### [Task goal]
Using the data beneath this instruction, retype only the lines from the one that contains "bpy.data.objects.remove(obj)" down to the one that contains "return 1 - np.sqrt(1", both included, exactly as they appear.

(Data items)
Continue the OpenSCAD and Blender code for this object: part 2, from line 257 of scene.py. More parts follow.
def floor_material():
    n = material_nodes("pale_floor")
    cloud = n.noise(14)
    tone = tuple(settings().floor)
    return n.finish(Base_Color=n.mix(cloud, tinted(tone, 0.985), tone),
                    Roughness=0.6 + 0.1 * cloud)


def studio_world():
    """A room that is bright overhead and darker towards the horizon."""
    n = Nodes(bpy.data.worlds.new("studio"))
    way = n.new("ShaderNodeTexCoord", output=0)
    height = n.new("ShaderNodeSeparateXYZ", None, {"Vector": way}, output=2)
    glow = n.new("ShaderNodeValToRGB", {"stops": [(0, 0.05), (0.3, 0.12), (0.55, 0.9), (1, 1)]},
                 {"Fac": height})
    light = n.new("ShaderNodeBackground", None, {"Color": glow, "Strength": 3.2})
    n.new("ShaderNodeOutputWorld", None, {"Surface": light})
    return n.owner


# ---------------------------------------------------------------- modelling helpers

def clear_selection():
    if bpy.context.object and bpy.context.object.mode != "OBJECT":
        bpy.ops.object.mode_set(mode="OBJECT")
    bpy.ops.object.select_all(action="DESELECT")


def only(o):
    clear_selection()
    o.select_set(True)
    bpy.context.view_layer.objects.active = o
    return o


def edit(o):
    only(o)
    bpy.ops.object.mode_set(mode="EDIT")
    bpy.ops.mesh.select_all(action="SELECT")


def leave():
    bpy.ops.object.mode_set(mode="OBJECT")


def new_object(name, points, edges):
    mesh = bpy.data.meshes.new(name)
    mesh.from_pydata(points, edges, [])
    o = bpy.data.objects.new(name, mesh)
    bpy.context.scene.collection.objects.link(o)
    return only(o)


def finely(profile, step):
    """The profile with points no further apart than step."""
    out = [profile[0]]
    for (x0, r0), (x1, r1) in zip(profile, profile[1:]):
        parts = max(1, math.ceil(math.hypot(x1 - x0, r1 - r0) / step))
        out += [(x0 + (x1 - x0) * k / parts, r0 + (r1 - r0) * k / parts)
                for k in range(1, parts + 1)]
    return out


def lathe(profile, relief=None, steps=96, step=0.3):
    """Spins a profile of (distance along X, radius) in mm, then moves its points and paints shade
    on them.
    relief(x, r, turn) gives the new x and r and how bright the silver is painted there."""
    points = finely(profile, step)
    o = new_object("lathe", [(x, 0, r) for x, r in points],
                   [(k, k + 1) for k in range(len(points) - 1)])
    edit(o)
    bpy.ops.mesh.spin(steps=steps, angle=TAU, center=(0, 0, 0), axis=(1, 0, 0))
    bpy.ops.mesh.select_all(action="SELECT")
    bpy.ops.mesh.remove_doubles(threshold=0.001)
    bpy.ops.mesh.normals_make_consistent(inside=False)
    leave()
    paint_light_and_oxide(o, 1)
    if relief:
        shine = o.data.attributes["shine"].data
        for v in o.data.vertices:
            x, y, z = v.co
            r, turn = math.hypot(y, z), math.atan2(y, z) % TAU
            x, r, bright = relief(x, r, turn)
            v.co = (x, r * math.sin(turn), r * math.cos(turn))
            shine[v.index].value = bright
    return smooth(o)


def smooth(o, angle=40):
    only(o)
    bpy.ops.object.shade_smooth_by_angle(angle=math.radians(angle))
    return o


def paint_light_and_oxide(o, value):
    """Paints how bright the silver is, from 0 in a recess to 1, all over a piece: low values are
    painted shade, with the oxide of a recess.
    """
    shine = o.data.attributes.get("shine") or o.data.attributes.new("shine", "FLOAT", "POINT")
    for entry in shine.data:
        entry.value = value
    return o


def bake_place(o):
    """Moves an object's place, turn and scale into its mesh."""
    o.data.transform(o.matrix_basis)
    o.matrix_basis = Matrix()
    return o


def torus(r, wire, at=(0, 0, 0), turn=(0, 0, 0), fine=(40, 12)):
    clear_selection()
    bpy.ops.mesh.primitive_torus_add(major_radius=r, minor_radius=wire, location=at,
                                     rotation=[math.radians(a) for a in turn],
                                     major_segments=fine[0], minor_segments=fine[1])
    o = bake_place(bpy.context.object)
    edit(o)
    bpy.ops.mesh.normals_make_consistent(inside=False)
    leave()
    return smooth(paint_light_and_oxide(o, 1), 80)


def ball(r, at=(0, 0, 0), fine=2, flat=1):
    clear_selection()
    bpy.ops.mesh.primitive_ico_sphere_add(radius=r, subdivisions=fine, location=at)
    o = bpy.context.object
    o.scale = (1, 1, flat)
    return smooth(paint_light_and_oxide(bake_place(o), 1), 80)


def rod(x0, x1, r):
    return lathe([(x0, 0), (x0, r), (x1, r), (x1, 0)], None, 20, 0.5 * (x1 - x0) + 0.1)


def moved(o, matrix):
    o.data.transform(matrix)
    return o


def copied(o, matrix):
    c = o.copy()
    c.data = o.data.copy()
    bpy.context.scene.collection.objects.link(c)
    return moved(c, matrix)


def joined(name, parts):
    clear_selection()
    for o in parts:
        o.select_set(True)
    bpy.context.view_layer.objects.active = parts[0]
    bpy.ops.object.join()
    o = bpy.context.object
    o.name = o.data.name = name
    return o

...

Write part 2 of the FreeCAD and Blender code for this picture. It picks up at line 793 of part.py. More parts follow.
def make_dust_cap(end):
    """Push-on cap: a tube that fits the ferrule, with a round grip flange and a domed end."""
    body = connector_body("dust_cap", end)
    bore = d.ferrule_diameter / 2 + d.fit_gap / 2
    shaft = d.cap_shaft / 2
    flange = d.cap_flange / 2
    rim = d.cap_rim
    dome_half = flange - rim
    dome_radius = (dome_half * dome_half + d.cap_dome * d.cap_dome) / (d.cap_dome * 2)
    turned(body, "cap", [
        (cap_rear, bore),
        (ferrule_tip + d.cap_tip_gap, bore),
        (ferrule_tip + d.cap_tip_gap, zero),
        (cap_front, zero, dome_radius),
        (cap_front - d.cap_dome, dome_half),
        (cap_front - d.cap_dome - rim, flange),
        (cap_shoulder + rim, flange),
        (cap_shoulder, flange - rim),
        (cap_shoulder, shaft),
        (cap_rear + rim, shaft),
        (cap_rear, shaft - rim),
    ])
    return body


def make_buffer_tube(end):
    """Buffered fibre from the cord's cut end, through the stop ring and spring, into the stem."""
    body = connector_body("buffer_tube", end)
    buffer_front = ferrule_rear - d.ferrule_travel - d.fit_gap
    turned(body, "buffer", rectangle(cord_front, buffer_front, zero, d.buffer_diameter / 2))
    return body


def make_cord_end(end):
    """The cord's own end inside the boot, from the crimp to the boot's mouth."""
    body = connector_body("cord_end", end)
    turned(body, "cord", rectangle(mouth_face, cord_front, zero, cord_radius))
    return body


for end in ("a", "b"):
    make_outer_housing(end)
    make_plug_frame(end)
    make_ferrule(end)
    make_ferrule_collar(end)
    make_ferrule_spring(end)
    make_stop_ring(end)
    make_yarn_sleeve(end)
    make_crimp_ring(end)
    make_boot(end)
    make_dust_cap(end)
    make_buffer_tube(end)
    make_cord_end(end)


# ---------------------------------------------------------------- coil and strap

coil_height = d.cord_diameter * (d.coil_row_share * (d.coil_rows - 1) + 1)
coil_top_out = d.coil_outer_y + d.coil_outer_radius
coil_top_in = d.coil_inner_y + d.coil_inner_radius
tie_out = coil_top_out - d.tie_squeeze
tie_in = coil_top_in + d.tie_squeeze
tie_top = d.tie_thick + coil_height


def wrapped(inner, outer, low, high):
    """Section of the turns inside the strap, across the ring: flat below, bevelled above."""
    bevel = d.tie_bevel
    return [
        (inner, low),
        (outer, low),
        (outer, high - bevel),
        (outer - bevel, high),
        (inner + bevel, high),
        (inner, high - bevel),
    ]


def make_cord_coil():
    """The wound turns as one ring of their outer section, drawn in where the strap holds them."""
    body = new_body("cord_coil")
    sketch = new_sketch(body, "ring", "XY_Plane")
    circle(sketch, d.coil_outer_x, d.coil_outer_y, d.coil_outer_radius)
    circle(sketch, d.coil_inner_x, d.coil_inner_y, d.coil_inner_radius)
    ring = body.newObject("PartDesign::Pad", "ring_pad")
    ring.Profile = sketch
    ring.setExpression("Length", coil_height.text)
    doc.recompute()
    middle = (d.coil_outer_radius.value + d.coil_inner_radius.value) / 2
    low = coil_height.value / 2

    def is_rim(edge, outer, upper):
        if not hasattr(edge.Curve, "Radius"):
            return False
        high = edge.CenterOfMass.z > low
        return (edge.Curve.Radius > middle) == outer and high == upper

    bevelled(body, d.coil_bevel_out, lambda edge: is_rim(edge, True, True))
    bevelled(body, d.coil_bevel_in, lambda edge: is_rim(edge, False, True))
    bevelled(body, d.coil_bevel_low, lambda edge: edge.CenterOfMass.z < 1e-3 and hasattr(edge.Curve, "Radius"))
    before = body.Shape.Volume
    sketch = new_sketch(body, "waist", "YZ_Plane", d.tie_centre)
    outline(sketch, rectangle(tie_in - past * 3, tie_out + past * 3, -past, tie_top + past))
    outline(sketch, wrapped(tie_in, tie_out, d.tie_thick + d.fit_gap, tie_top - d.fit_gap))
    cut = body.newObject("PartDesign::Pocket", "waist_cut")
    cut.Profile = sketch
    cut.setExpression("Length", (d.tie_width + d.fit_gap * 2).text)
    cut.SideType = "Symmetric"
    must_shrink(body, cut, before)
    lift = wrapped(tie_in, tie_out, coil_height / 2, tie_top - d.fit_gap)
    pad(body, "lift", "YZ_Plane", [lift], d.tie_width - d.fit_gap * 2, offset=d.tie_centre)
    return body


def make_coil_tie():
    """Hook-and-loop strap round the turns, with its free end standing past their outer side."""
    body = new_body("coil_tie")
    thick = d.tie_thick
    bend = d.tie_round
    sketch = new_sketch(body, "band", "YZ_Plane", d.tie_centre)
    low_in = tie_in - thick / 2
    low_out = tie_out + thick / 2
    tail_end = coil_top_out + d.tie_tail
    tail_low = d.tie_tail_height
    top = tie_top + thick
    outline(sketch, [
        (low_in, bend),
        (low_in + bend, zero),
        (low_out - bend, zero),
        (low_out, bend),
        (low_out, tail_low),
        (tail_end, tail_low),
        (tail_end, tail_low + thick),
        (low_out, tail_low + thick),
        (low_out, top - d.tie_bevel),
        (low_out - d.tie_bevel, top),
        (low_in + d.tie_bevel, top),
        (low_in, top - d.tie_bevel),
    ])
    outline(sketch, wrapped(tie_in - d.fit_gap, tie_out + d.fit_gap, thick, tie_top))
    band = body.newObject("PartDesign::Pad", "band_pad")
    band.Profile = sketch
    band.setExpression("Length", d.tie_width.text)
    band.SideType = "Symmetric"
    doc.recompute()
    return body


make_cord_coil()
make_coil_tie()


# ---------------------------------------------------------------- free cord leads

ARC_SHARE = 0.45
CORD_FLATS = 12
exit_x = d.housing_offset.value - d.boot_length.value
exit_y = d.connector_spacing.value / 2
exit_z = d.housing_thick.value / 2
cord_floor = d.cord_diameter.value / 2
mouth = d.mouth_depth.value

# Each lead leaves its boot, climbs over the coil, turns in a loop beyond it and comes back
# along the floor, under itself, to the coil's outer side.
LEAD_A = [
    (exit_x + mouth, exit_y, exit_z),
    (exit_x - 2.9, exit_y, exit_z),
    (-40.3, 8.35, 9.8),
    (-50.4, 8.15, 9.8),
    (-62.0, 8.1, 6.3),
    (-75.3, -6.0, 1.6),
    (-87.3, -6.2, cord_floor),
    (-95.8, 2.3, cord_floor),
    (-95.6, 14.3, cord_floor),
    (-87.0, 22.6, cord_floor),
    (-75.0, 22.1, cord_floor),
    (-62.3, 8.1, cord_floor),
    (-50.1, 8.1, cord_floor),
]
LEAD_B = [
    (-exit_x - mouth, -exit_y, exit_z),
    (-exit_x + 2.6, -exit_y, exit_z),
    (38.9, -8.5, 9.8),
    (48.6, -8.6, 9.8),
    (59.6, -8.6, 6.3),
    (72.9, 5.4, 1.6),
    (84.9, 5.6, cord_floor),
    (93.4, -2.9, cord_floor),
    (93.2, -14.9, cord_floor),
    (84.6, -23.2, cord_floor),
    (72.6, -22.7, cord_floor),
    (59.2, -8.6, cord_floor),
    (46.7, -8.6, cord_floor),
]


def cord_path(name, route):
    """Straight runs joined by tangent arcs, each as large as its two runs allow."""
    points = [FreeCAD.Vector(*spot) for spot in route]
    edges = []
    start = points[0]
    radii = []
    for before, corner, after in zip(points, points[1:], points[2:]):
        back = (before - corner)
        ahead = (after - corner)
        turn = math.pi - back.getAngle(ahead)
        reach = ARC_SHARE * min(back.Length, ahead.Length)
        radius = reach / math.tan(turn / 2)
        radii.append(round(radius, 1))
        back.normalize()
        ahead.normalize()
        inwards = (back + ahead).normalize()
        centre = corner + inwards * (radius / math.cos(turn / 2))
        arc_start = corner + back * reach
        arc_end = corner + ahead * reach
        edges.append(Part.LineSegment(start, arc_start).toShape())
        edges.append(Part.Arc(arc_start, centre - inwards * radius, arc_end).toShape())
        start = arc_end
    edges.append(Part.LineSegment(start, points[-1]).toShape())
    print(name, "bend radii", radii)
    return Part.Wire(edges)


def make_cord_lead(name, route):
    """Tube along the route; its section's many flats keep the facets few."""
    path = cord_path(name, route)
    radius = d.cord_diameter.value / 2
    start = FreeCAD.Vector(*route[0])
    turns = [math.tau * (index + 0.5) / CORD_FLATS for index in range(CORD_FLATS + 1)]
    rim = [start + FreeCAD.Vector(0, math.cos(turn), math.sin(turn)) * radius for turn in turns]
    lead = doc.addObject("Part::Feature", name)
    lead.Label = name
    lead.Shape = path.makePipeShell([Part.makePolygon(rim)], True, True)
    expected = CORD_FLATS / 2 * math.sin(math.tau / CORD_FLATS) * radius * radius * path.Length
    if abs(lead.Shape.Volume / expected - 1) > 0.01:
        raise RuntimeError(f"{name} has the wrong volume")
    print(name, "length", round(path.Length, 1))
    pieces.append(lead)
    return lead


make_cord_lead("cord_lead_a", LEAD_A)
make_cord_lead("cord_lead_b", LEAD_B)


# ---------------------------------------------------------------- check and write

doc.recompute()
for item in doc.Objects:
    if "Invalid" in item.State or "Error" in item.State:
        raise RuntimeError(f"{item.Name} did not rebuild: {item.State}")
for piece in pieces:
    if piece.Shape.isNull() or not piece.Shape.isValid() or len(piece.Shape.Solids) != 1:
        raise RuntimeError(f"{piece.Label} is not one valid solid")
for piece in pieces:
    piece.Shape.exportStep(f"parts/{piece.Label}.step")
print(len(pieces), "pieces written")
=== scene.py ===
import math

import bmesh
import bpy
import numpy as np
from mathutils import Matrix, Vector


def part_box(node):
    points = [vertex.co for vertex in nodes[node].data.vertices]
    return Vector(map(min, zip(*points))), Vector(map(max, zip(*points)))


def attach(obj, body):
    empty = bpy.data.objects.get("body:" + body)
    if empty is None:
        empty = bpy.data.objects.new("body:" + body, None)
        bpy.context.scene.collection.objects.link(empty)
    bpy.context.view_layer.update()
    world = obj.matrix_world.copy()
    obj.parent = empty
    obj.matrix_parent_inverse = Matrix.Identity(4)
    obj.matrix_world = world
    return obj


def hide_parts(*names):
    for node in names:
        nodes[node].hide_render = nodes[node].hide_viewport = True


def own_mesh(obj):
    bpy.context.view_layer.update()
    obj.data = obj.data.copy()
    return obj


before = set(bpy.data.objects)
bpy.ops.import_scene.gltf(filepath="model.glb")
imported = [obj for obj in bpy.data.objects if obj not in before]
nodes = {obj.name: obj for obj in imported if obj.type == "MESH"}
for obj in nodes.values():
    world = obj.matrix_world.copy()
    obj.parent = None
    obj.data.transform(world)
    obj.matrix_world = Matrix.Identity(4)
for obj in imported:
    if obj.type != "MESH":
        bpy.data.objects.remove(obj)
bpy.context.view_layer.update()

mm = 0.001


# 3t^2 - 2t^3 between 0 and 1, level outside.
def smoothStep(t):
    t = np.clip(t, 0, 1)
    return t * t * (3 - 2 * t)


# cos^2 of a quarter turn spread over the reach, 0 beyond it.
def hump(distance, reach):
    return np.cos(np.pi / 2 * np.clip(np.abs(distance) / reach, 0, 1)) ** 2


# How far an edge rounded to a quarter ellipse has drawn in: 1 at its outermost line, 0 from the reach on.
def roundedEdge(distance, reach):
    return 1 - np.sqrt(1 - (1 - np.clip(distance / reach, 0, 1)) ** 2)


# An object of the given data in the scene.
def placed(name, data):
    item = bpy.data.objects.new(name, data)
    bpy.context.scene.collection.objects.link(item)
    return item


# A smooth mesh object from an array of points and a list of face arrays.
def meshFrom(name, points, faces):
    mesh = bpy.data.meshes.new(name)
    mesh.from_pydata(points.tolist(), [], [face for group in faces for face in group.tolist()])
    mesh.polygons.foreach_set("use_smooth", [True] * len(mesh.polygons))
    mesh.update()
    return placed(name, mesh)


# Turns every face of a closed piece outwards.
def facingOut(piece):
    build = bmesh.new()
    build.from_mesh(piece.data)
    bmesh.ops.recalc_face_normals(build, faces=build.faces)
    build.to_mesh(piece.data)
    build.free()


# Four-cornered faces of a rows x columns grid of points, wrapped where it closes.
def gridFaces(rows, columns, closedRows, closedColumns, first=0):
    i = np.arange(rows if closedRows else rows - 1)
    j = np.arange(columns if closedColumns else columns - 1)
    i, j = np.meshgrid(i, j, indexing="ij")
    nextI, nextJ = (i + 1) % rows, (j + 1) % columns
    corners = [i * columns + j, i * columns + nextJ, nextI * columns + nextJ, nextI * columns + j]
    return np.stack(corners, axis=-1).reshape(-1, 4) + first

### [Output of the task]
        bpy.data.objects.remove(obj)
bpy.context.view_layer.update()

mm = 0.001


# 3t^2 - 2t^3 between 0 and 1, level outside.
def smoothStep(t):
    t = np.clip(t, 0, 1)
    return t * t * (3 - 2 * t)


# cos^2 of a quarter turn spread over the reach, 0 beyond it.
def hump(distance, reach):
    return np.cos(np.pi / 2 * np.clip(np.abs(distance) / reach, 0, 1)) ** 2


# How far an edge rounded to a quarter ellipse has drawn in: 1 at its outermost line, 0 from the reach on.
def roundedEdge(distance, reach):
    return 1 - np.sqrt(1 - (1 - np.clip(distance / reach, 0, 1)) ** 2)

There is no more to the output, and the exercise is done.